OBJECTIVE:
Extract all lines that hold the string "origin".

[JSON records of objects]
————————
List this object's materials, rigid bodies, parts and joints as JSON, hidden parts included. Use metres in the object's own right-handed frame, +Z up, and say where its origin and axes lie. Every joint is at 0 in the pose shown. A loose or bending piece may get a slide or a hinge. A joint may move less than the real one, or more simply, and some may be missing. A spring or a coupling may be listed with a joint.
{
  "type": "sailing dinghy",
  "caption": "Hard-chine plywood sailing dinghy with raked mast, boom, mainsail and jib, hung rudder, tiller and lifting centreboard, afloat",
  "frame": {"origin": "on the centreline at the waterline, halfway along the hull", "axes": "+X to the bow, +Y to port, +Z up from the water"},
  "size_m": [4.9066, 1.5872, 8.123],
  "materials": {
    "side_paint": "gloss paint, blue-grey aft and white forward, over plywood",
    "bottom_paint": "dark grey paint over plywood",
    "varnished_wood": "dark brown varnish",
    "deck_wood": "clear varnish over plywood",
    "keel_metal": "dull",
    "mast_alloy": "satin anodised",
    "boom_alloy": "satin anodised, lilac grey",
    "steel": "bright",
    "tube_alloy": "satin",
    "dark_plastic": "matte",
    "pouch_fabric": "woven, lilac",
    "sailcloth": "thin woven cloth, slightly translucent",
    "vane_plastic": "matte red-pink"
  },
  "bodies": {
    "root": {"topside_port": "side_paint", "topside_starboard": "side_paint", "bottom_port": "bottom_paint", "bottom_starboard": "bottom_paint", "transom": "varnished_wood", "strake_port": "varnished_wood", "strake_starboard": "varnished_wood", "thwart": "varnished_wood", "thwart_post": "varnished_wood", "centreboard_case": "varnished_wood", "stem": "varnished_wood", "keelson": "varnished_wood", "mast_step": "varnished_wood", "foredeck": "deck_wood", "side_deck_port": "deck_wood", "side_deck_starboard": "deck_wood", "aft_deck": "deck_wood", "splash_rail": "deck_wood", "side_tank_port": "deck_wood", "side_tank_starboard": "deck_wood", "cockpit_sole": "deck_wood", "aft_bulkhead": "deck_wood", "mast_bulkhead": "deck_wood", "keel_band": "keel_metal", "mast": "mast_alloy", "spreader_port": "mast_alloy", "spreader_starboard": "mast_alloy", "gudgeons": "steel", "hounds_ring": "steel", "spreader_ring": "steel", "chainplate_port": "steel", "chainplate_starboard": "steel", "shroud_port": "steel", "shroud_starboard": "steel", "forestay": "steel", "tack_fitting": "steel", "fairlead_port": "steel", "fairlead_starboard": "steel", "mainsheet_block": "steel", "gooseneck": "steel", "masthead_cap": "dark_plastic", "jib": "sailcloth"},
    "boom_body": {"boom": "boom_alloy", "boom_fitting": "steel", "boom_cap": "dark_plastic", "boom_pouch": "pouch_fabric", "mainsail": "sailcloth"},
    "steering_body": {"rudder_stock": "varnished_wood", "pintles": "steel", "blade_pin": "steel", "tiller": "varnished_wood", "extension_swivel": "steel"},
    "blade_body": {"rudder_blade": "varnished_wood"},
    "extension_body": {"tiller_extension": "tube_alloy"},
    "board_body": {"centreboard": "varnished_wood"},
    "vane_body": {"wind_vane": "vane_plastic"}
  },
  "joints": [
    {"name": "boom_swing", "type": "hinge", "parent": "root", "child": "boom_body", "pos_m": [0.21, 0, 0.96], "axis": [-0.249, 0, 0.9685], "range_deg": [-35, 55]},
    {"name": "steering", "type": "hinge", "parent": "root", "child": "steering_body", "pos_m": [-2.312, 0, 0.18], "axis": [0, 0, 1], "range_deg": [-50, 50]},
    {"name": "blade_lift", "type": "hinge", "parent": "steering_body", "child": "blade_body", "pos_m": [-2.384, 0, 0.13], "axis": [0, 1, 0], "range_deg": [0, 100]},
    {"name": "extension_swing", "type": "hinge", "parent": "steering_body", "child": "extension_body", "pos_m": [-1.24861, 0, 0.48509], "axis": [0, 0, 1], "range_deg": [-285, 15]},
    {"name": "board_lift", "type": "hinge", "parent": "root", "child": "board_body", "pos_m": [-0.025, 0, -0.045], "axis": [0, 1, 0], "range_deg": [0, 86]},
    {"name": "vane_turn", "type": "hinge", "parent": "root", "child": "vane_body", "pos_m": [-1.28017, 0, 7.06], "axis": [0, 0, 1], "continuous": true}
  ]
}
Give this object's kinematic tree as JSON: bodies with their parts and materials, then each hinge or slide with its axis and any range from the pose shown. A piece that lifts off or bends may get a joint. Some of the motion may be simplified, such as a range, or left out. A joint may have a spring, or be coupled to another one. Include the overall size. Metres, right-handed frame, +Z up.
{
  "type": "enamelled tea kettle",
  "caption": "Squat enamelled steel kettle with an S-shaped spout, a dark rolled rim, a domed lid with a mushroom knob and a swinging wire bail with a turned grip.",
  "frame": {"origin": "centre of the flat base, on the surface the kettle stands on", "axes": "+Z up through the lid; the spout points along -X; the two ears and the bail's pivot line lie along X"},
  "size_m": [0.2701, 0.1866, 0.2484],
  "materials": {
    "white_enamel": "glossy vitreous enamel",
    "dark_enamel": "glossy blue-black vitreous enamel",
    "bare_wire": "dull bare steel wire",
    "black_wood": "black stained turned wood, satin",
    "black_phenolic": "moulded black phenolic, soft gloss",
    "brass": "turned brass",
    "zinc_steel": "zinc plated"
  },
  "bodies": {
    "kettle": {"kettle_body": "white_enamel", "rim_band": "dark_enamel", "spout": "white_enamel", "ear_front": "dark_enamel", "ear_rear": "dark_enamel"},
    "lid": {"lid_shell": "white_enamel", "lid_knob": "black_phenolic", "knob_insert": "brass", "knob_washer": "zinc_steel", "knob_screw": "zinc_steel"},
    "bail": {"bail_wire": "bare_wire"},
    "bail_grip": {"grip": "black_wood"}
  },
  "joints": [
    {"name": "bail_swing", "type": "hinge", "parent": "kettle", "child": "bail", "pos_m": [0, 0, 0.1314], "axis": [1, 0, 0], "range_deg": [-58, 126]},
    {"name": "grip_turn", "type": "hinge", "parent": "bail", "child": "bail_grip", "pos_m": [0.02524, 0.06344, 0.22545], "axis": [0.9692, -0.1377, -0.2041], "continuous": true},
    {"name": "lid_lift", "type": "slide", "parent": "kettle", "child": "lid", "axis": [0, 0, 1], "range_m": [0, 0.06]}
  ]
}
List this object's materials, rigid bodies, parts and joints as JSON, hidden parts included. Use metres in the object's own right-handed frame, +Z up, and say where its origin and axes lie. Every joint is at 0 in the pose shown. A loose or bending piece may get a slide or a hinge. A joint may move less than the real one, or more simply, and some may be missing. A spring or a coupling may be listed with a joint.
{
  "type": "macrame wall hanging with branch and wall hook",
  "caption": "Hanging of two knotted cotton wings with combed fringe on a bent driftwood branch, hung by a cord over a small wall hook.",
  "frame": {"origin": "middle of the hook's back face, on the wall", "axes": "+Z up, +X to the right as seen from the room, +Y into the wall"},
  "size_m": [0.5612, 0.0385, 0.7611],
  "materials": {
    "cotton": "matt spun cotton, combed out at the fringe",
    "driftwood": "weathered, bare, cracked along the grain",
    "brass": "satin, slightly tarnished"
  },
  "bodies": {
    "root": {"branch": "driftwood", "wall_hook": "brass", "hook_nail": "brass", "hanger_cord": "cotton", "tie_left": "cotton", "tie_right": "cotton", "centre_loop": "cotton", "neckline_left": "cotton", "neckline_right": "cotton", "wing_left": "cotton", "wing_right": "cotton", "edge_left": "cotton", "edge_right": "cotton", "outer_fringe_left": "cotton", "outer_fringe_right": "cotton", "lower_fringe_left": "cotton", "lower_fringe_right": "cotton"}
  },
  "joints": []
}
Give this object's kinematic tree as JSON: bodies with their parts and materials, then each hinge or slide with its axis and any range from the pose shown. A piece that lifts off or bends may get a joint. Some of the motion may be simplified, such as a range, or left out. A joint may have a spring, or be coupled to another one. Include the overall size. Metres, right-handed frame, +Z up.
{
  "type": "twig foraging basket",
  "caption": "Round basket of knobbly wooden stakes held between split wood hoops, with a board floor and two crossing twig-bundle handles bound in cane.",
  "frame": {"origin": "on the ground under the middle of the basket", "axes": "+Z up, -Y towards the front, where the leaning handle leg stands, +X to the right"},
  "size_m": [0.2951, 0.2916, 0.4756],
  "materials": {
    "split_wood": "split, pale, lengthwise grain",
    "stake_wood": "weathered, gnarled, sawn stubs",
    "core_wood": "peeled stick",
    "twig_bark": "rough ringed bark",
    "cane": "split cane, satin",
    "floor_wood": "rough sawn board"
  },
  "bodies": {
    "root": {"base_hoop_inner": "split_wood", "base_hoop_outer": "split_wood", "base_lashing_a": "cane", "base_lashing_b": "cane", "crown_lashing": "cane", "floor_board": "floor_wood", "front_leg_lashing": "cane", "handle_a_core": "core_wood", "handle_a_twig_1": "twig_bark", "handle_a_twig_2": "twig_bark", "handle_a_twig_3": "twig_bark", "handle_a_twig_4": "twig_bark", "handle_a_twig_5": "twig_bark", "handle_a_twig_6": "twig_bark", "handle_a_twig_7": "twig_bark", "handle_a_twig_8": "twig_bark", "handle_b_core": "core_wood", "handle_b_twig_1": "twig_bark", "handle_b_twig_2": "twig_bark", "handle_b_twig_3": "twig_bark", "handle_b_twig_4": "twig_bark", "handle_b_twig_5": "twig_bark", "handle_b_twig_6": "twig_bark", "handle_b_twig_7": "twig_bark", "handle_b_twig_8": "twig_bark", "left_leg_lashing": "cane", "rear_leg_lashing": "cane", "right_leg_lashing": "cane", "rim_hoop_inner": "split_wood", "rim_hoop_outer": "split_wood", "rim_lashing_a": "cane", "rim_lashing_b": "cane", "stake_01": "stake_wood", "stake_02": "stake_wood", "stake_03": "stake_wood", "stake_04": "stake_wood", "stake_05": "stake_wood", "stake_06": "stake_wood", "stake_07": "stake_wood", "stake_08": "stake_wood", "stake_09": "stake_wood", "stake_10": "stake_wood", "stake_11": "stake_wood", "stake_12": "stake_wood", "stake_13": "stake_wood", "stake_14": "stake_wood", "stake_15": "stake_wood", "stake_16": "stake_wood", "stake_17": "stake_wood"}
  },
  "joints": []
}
————————
IN RESPONSE:
List this object's materials, rigid bodies, parts and joints as JSON, hidden parts included. Use metres in the object's own right-handed frame, +Z up, and say where its origin and axes lie. Every joint is at 0 in the pose shown. A loose or bending piece may get a slide or a hinge. A joint may move less than the real one, or more simply, and some may be missing. A spring or a coupling may be listed with a joint.
  "frame": {"origin": "on the centreline at the waterline, halfway along the hull", "axes": "+X to the bow, +Y to port, +Z up from the water"},
  "frame": {"origin": "centre of the flat base, on the surface the kettle stands on", "axes": "+Z up through the lid; the spout points along -X; the two ears and the bail's pivot line lie along X"},
List this object's materials, rigid bodies, parts and joints as JSON, hidden parts included. Use metres in the object's own right-handed frame, +Z up, and say where its origin and axes lie. Every joint is at 0 in the pose shown. A loose or bending piece may get a slide or a hinge. A joint may move less than the real one, or more simply, and some may be missing. A spring or a coupling may be listed with a joint.
  "frame": {"origin": "middle of the hook's back face, on the wall", "axes": "+Z up, +X to the right as seen from the room, +Y into the wall"},
  "frame": {"origin": "on the ground under the middle of the basket", "axes": "+Z up, -Y towards the front, where the leaning handle leg stands, +X to the right"},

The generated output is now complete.